■ WRITTEN PROBLEM ■
Output the material below in its entirety, exactly as given.

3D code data
# # # # #

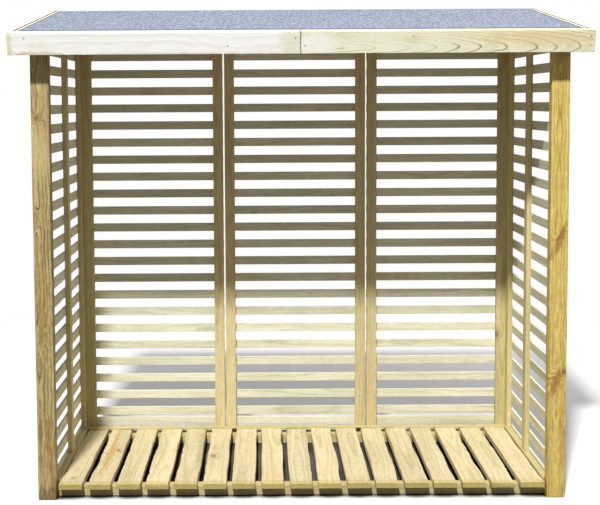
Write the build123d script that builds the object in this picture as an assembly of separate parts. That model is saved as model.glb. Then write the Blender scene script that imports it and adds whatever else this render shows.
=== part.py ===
"""Open fronted timber log store with slatted walls, a boarded floor and a felted pent roof.

Millimetres, +Z up. The open front faces -Y and the origin is on the ground, under the middle of the store.
"""
import os
from math import cos, radians, sin, tan

from build123d import *

# Width over the two front posts, and the clear depth between the posts and the back wall
store_width = 2070
bay_depth = 720

# Front posts
post_width = 70
post_depth = 45
post_chamfer = 2

# Stiles of the slatted panels
stile_width = 45
stile_thickness = 20

# Slats of the panels, spread over the height of the walls, and the board at each panel's foot
wall_height = 1745.7
slat_height = 38
slat_thickness = 12
slat_count = 21
foot_board_lift = 8
back_foot_board_height = 95
back_foot_gap = 11

# Back wall of three panels side by side
back_panel_names = ("left", "centre", "right")
panel_gap = 7

# Floor of boards on two joists
board_count = 17
board_width = 95
board_thickness = 22
board_edge_gap = 1
board_end_gap = 1
board_round = 2
joist_width = 45
joist_height = 40
rear_joist_setback = 10

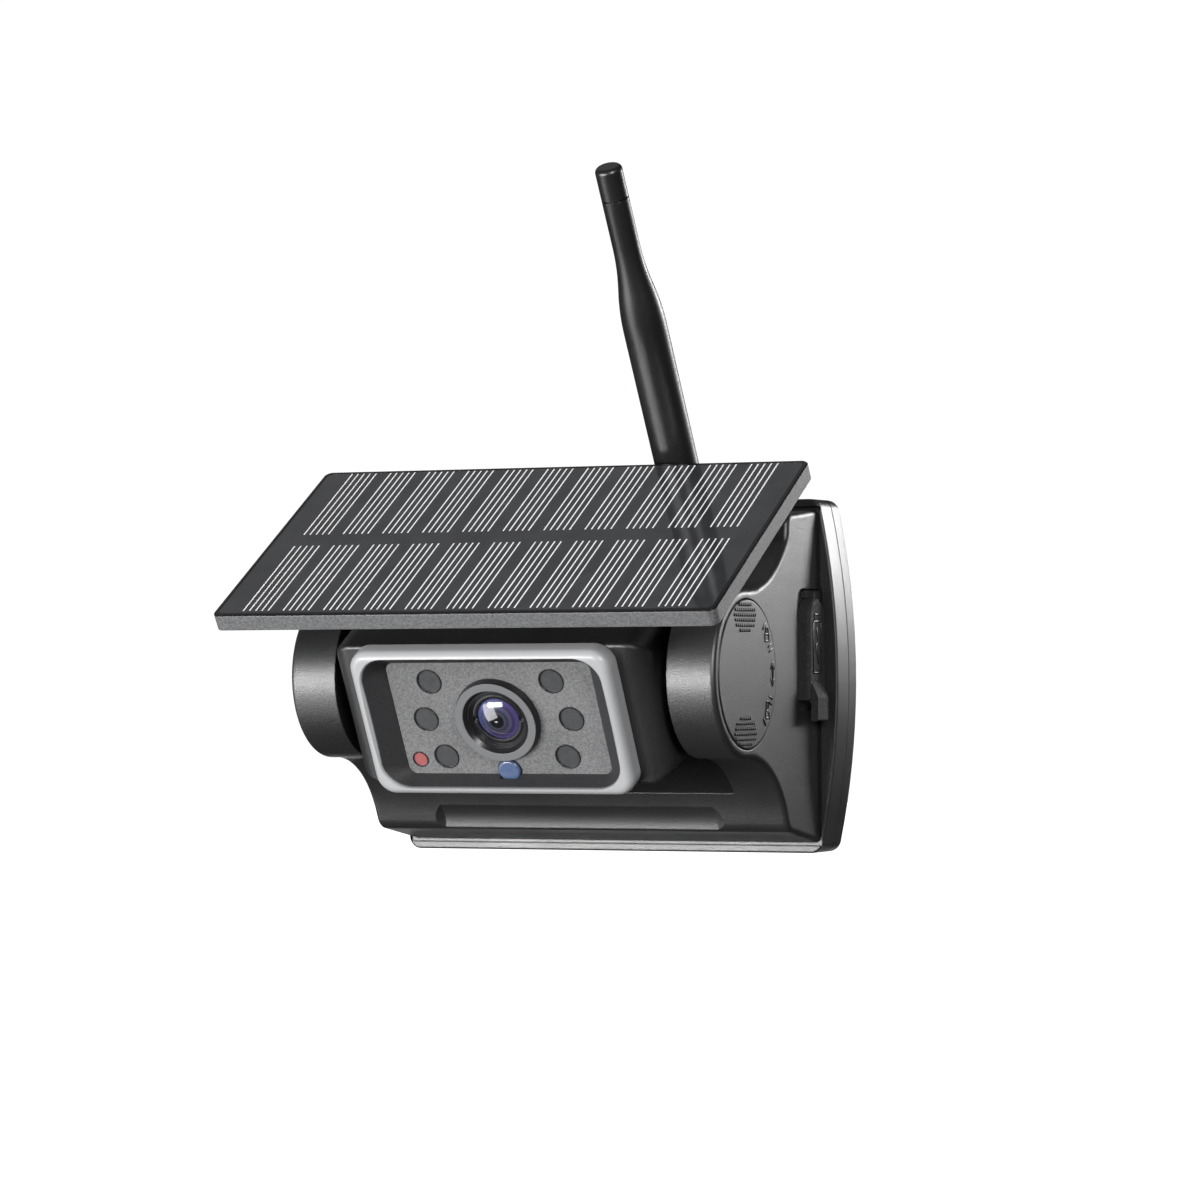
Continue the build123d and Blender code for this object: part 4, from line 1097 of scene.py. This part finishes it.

# # # # #

■ SOLUTION TO THE PROBLEM ■
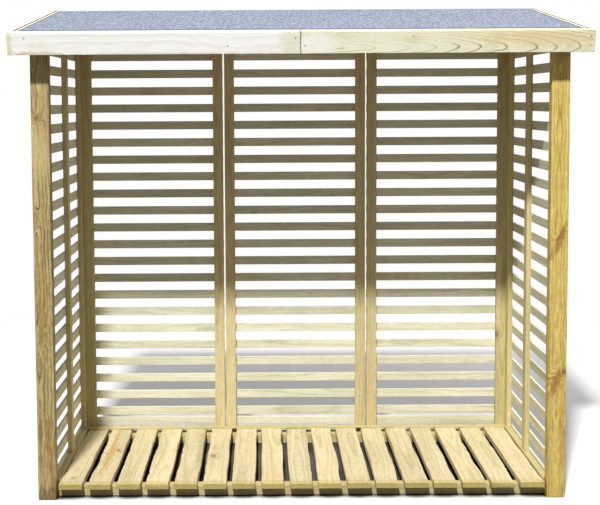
Write the build123d script that builds the object in this picture as an assembly of separate parts. That model is saved as model.glb. Then write the Blender scene script that imports it and adds whatever else this render shows.
=== part.py ===
"""Open fronted timber log store with slatted walls, a boarded floor and a felted pent roof.

Millimetres, +Z up. The open front faces -Y and the origin is on the ground, under the middle of the store.
"""
import os
from math import cos, radians, sin, tan

from build123d import *

# Width over the two front posts, and the clear depth between the posts and the back wall
store_width = 2070
bay_depth = 720

# Front posts
post_width = 70
post_depth = 45
post_chamfer = 2

# Stiles of the slatted panels
stile_width = 45
stile_thickness = 20

# Slats of the panels, spread over the height of the walls, and the board at each panel's foot
wall_height = 1745.7
slat_height = 38
slat_thickness = 12
slat_count = 21
foot_board_lift = 8
back_foot_board_height = 95
back_foot_gap = 11

# Back wall of three panels side by side
back_panel_names = ("left", "centre", "right")
panel_gap = 7

# Floor of boards on two joists
board_count = 17
board_width = 95
board_thickness = 22
board_edge_gap = 1
board_end_gap = 1
board_round = 2
joist_width = 45
joist_height = 40
rear_joist_setback = 10

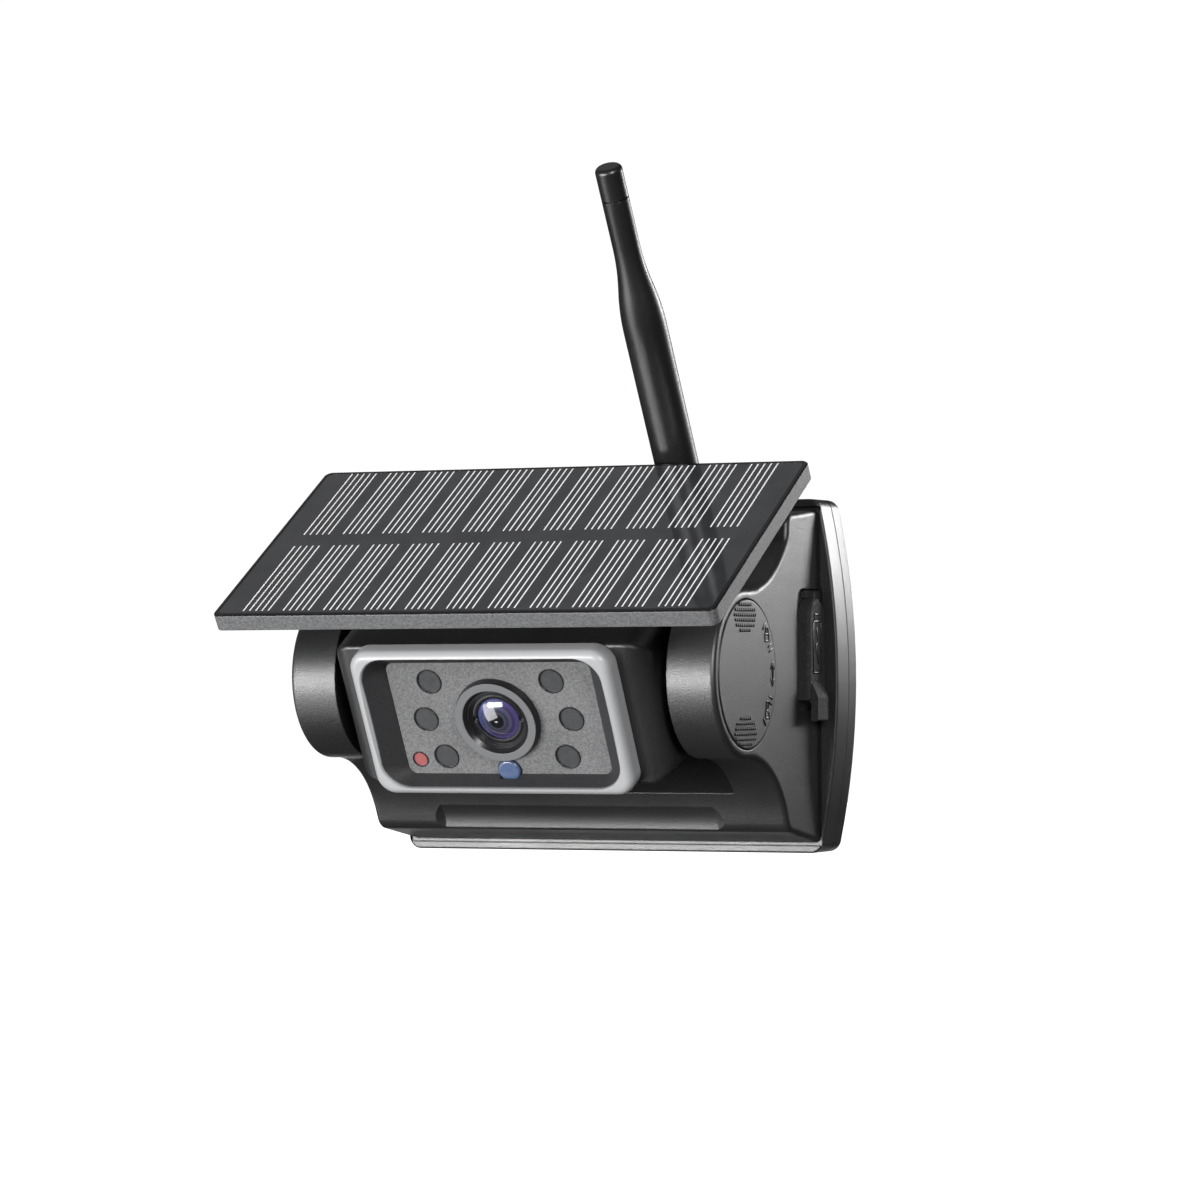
Continue the build123d and Blender code for this object: part 4, from line 1097 of scene.py. This part finishes it.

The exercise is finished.